Saturday, June 03, 2006

Race: a useful concept? -- revisited   posted by JP @ 6/03/2006 10:30:00 AM
Share/Bookmark

The use of information in race and ethnicity in biomedical studies is of course controversial, but this controversy is often minimized with an appeal to the utility of the information. I recently made this case here. But how useful of a concept is race, really?

I assume most geneticists would agree that, given enough genetic markers from a person and the worldwide distribution of those makers, one could give a good guess as to that person's ancestry. And from that, one could predict the label that person would apply to themselves in any given culture.
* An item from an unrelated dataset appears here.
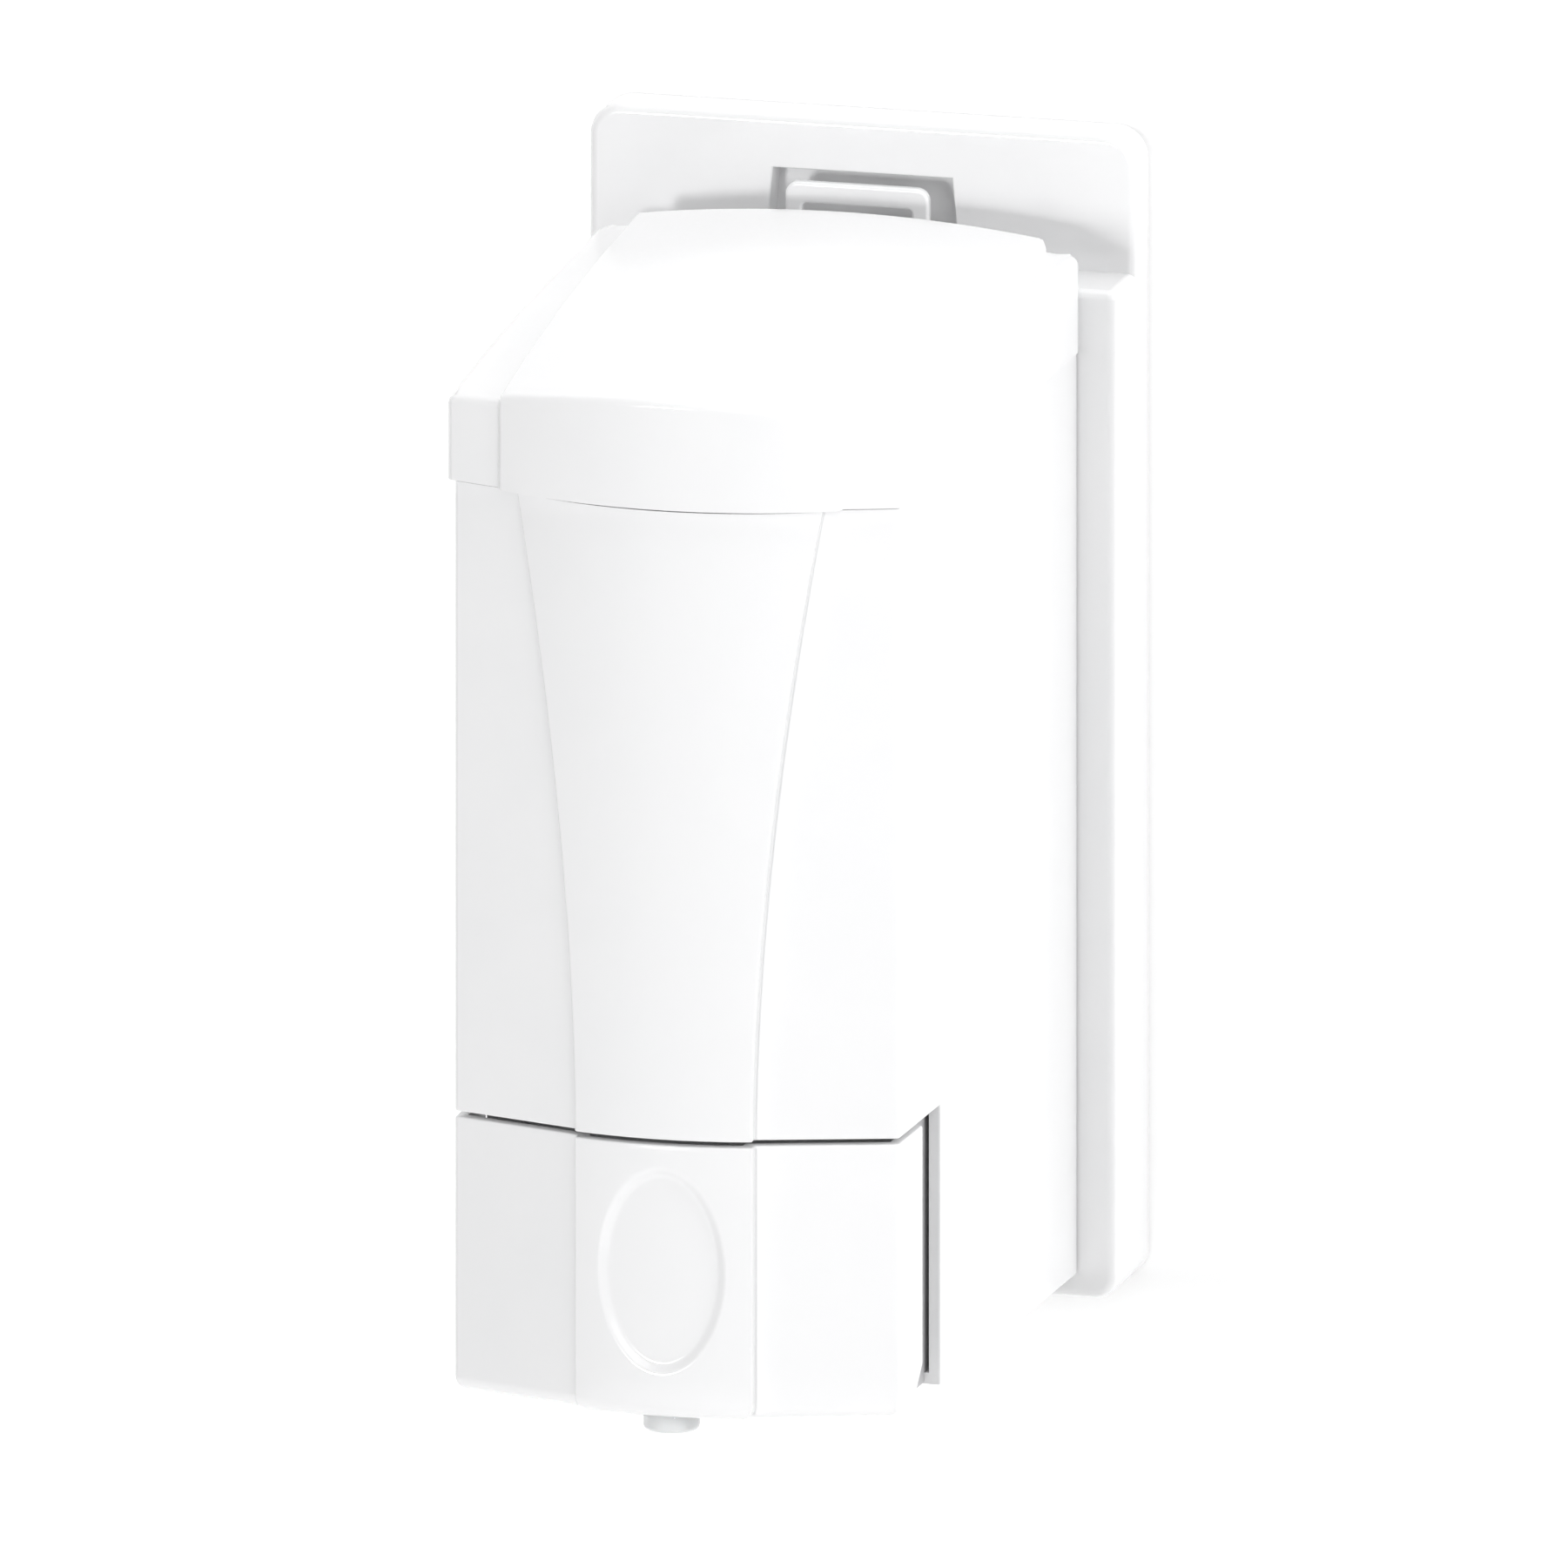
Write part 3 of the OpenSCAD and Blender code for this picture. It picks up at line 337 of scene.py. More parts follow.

A paper from Neil Risch's group showed essentially the United States version of this, finding that clusters of individuals created blindly using genetic information corresponded extraordinarily well to how people self-identified by race.

However, the utility of the concept of race does not come from how well it can be predicted using genetic information, but the inverse. That is, the utility of the concept of race comes from how well genetic information can be predicted from it. And that is much more complicated a question to address.

A quick bit of context, so people know how this problem is set up in my head: imagine you're a researcher and you've got this idea that a couple mutations play a role in a disease you study. So you want to do a case-control study-- genotype the mutations in some people with the disease, some people without, and see if there's a difference between the two groups. Of course, if you're going to type a large number of people, you know you need to control for possible confounding due to population structure (don't know what I'm talking about? Read part I of my old post). There are a number of ways to due this, but they all involve genotyping a bunch of extra markers, and you don't want to pony up the cash for that-- you want to type your two candidate mutations and be done with it. You've heard that controlling for race reduces error due to population stratification, so you limit your study to African-Americans. You do it, analyze the data, and sure enough there's a significant association. What's the interpretation?

Clearly, saying that this association is real depends on race acting as a proxy for the rest of the genome you don't genotype. There's strong evidence that this is not a generally good assumption:

A couple studies have essentially repeated the Tang et al. study I linked to before with fewer markers, and their results are conflicting. One found that, with only 15 markers, the genetic clusters corresponded well to self-indentified racial clusters. But another, using the same marker set found significant population structure within each cluster. That is, genetic information--at least at some markers--is not consistently predicted by self-identified race. The interesting thing about comparing these two studies is that they take place in different cities (San Francisco and Detroit), so the conflicting results could be due to differences in the populations involved. This would seem to square with other reports from the Risch group that the level of admixture in African-American populations varies geographically. This is not particularly surprising-- deCODE Genetics made news a couple years back when they documented the level of population structure present in Iceland, considered a fairly genetically homogenous place.

The authors of one of the papers above write that "when the true underlying genetic structure and the self-defined racial/ethnic groups were roughly in agreement with each other, the self-defined race/ethnicity information was useful in the control of population structure". Well, yes. But that's the whole point-- it's impossible to know if the two are in agreement until you test it. So it seems there's no getting around paying the extra money to type more markers to test for population structure in a study-- controlling for race will get rid of the obvious structure, but not less-obvious, but still important, differences within the population being studied.